- WHAT IS NEEDED -
Below is a listing; reproduce each line of it exactly.

- DATA FOR PROCESSING -

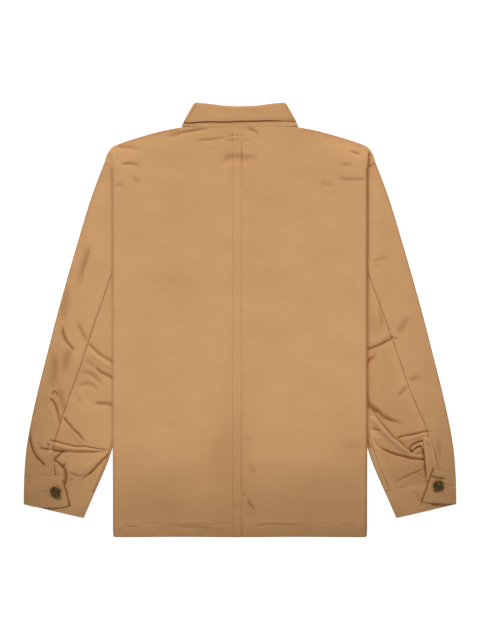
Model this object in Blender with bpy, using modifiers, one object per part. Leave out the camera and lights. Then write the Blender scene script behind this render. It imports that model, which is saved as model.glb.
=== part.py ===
"""Shirt jacket lying flat, face down: each piece that is cut and sewn is one thin wall of cloth.

The fronts lie on the ground, the sleeves lie in the tucked sides, and the two backs lie on top.
+X is the wearer's right as seen from behind, +Y runs from the hem to the collar, +Z is up. The
origin is on the ground, under the middle of the jacket's outline.
"""

import math
from collections import namedtuple

import bmesh
import bpy
from mathutils import Vector

MM = 0.001

# Walls and clearances, in millimetres.
CLOTH = 1.5
FIRM_CLOTH = 2.0
SEAM_GAP = 0.3
GROUND_LAYER = CLOTH / 2

# Where a height or a share changes smoothly from one value to another, in millimetres or as
# shares of a length: see ramp.
Span = namedtuple("Span", "start end")

# Body.
SIDE_ROLL = 1.6
LAP_RISE = CLOTH + SEAM_GAP
FRONT_INSET = 1.5
LEFT_BAND_LIFT = 3.5
RIGHT_BAND_LIFT = 5.5
COLLAR_LIFT = 2.95
NECK_Y = 339.5
CORNER_Y = 306.5
UNDERARM_Y = 40.0
SEAM_RUN_IN = 9.0
SHOULDER_SEAM_Z = 5.2
ROWS_FOLLOW_SHOULDER = Span(60.0, CORNER_Y)
BACK_OFF_BANDS = Span(20.0, 95.0)
BACK_ONTO_SLEEVE = Span(105.0, 205.0)
BACK_OFF_LAP = Span(11.0, 24.0)
FRONT_OFF_BUTTONS = Span(19.0, 66.0)
FRONT_ONTO_COLLAR = Span(176.0, 202.0)
FRONT_OFF_COLLAR = Span(103.0, 128.0)
SHOULDER_SEAM_START = Span(103.0, 113.0)
SHOULDER_SEAM_END = Span(195.0, 212.0)
ARMHOLE_OPENS = Span(UNDERARM_Y - 5.0, UNDERARM_Y + 25.0)

# Sleeve.
SLEEVE_UNDER_BODY = 6.2
SLEEVE_PAIR = 2.8
SLEEVE_LOFT = 2.2
INNER_SEAM = 9.0
SLANTED_SEAM_GAP = 0.56
UNDERARM_SEAM_GAP = 1.3
SEAM_TURNS_WITH_ARMHOLE = Span(0.7, 1.0)
SLEEVE_OFF_BODY = Span(15.0, 48.0)
LOFT_OUTSIDE_BODY = Span(4.0, 30.0)
LOFT_FROM_CUFF = Span(0.0, 0.12)
ARMHOLE_CURVE = Span(0.55, 1.0)
RIDGE_START = Span(0.0, 0.25)
RIDGE_END = Span(0.75, 1.0)
VENT_WALL = 1.2
VENT_CLEARANCE = 0.6

# Collar.
FALL_TOP = 10.6
FALL_GROUND = FIRM_CLOTH / 2
STAND_TOP = 8.2
STAND_GROUND = 3.6

# Cuff and buttons.
CUFF_GROUND = FIRM_CLOTH / 2
CUFF_UNDER_END = 4.2
CUFF_OVER_SLEEVE = 5.8
CUFF_OVER_END = 7.5
BUTTON_RADIUS = 9.75
CUFF_BUTTON_HEIGHT = 4.4
FRONT_BUTTON_HEIGHT = 3.0
FRONT_BUTTON_COUNT = 5
FRONT_BUTTON_TOP_Y = 208.0
FRONT_BUTTON_PITCH = 112.0

# Rows of the body from the hem to the shoulder. edge: where the back folds under, tuck: how far
# it then runs back in to the side seam or the armhole; centre, middle and side: heights of the
# back over the buttoned fronts, halfway out, and over the sleeve.
BodyRow = namedtuple("BodyRow", "y edge tuck centre middle side")
BODY = [
    BodyRow(-382.0, 221.8, 40.0, 8.2, 4.4, 9.2),
    BodyRow(-378.5, 223.6, 44.0, 8.2, 4.4, 9.2),
    BodyRow(-361.0, 224.0, 46.0, 8.2, 4.5, 9.3),
    BodyRow(-300.0, 224.0, 46.0, 8.2, 4.5, 9.8),
    BodyRow(-235.0, 224.0, 47.0, 8.2, 4.5, 13.8),
    BodyRow(-170.0, 224.0, 49.0, 8.2, 4.5, 14.5),
    BodyRow(-70.0, 224.0, 55.0, 8.2, 4.5, 14.5),
    BodyRow(40.0, 224.0, 62.0, 8.2, 4.8, 14.5),
    BodyRow(100.0, 224.0, 54.0, 8.2, 5.4, 14.5),
    BodyRow(160.0, 224.0, 43.0, 8.2, 6.2, 14.5),
    BodyRow(215.0, 224.2, 31.0, 8.2, 7.0, 14.5),
    BodyRow(250.0, 224.4, 20.0, 8.2, 7.4, 14.4),
    BodyRow(267.5, 224.6, 12.0, 8.2, 7.6, 14.2),
    BodyRow(279.0, 238.5, 10.0, 8.2, 7.8, 13.7),
    BodyRow(291.0, 234.5, 9.0, 8.2, 8.0, 12.4),
    BodyRow(302.0, 227.6, 8.0, 8.2, 8.2, 10.6),
    BodyRow(CORNER_Y, 222.2, 8.0, 8.2, 8.2, 9.8),
]

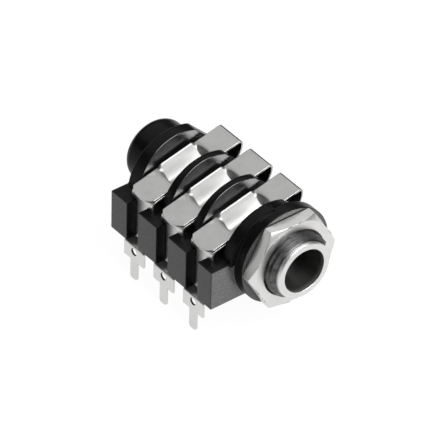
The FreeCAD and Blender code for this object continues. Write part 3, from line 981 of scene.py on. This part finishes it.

- WRITTEN ANSWER -
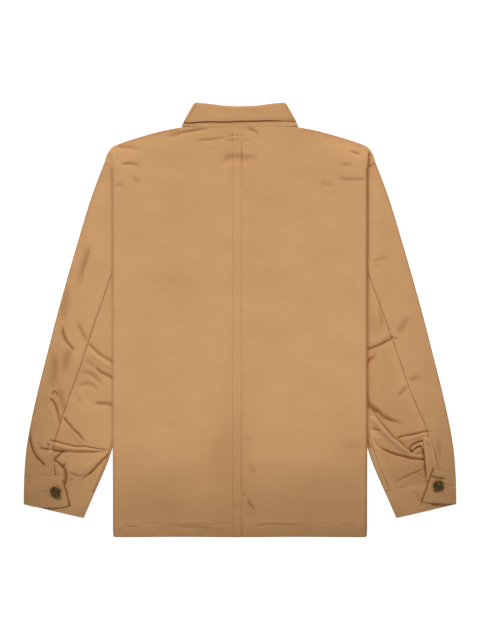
Model this object in Blender with bpy, using modifiers, one object per part. Leave out the camera and lights. Then write the Blender scene script behind this render. It imports that model, which is saved as model.glb.
=== part.py ===
"""Shirt jacket lying flat, face down: each piece that is cut and sewn is one thin wall of cloth.

The fronts lie on the ground, the sleeves lie in the tucked sides, and the two backs lie on top.
+X is the wearer's right as seen from behind, +Y runs from the hem to the collar, +Z is up. The
origin is on the ground, under the middle of the jacket's outline.
"""

import math
from collections import namedtuple

import bmesh
import bpy
from mathutils import Vector

MM = 0.001

# Walls and clearances, in millimetres.
CLOTH = 1.5
FIRM_CLOTH = 2.0
SEAM_GAP = 0.3
GROUND_LAYER = CLOTH / 2

# Where a height or a share changes smoothly from one value to another, in millimetres or as
# shares of a length: see ramp.
Span = namedtuple("Span", "start end")

# Body.
SIDE_ROLL = 1.6
LAP_RISE = CLOTH + SEAM_GAP
FRONT_INSET = 1.5
LEFT_BAND_LIFT = 3.5
RIGHT_BAND_LIFT = 5.5
COLLAR_LIFT = 2.95
NECK_Y = 339.5
CORNER_Y = 306.5
UNDERARM_Y = 40.0
SEAM_RUN_IN = 9.0
SHOULDER_SEAM_Z = 5.2
ROWS_FOLLOW_SHOULDER = Span(60.0, CORNER_Y)
BACK_OFF_BANDS = Span(20.0, 95.0)
BACK_ONTO_SLEEVE = Span(105.0, 205.0)
BACK_OFF_LAP = Span(11.0, 24.0)
FRONT_OFF_BUTTONS = Span(19.0, 66.0)
FRONT_ONTO_COLLAR = Span(176.0, 202.0)
FRONT_OFF_COLLAR = Span(103.0, 128.0)
SHOULDER_SEAM_START = Span(103.0, 113.0)
SHOULDER_SEAM_END = Span(195.0, 212.0)
ARMHOLE_OPENS = Span(UNDERARM_Y - 5.0, UNDERARM_Y + 25.0)

# Sleeve.
SLEEVE_UNDER_BODY = 6.2
SLEEVE_PAIR = 2.8
SLEEVE_LOFT = 2.2
INNER_SEAM = 9.0
SLANTED_SEAM_GAP = 0.56
UNDERARM_SEAM_GAP = 1.3
SEAM_TURNS_WITH_ARMHOLE = Span(0.7, 1.0)
SLEEVE_OFF_BODY = Span(15.0, 48.0)
LOFT_OUTSIDE_BODY = Span(4.0, 30.0)
LOFT_FROM_CUFF = Span(0.0, 0.12)
ARMHOLE_CURVE = Span(0.55, 1.0)
RIDGE_START = Span(0.0, 0.25)
RIDGE_END = Span(0.75, 1.0)
VENT_WALL = 1.2
VENT_CLEARANCE = 0.6

# Collar.
FALL_TOP = 10.6
FALL_GROUND = FIRM_CLOTH / 2
STAND_TOP = 8.2
STAND_GROUND = 3.6

# Cuff and buttons.
CUFF_GROUND = FIRM_CLOTH / 2
CUFF_UNDER_END = 4.2
CUFF_OVER_SLEEVE = 5.8
CUFF_OVER_END = 7.5
BUTTON_RADIUS = 9.75
CUFF_BUTTON_HEIGHT = 4.4
FRONT_BUTTON_HEIGHT = 3.0
FRONT_BUTTON_COUNT = 5
FRONT_BUTTON_TOP_Y = 208.0
FRONT_BUTTON_PITCH = 112.0

# Rows of the body from the hem to the shoulder. edge: where the back folds under, tuck: how far
# it then runs back in to the side seam or the armhole; centre, middle and side: heights of the
# back over the buttoned fronts, halfway out, and over the sleeve.
BodyRow = namedtuple("BodyRow", "y edge tuck centre middle side")
BODY = [
    BodyRow(-382.0, 221.8, 40.0, 8.2, 4.4, 9.2),
    BodyRow(-378.5, 223.6, 44.0, 8.2, 4.4, 9.2),
    BodyRow(-361.0, 224.0, 46.0, 8.2, 4.5, 9.3),
    BodyRow(-300.0, 224.0, 46.0, 8.2, 4.5, 9.8),
    BodyRow(-235.0, 224.0, 47.0, 8.2, 4.5, 13.8),
    BodyRow(-170.0, 224.0, 49.0, 8.2, 4.5, 14.5),
    BodyRow(-70.0, 224.0, 55.0, 8.2, 4.5, 14.5),
    BodyRow(40.0, 224.0, 62.0, 8.2, 4.8, 14.5),
    BodyRow(100.0, 224.0, 54.0, 8.2, 5.4, 14.5),
    BodyRow(160.0, 224.0, 43.0, 8.2, 6.2, 14.5),
    BodyRow(215.0, 224.2, 31.0, 8.2, 7.0, 14.5),
    BodyRow(250.0, 224.4, 20.0, 8.2, 7.4, 14.4),
    BodyRow(267.5, 224.6, 12.0, 8.2, 7.6, 14.2),
    BodyRow(279.0, 238.5, 10.0, 8.2, 7.8, 13.7),
    BodyRow(291.0, 234.5, 9.0, 8.2, 8.0, 12.4),
    BodyRow(302.0, 227.6, 8.0, 8.2, 8.2, 10.6),
    BodyRow(CORNER_Y, 222.2, 8.0, 8.2, 8.2, 9.8),
]

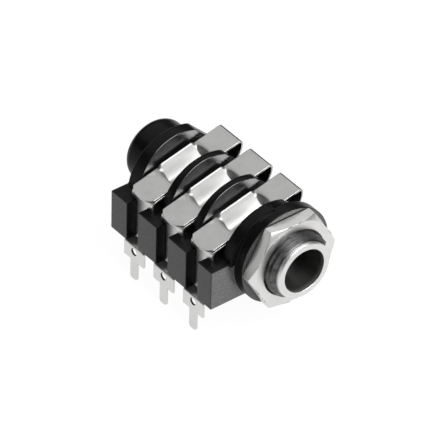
The FreeCAD and Blender code for this object continues. Write part 3, from line 981 of scene.py on. This part finishes it.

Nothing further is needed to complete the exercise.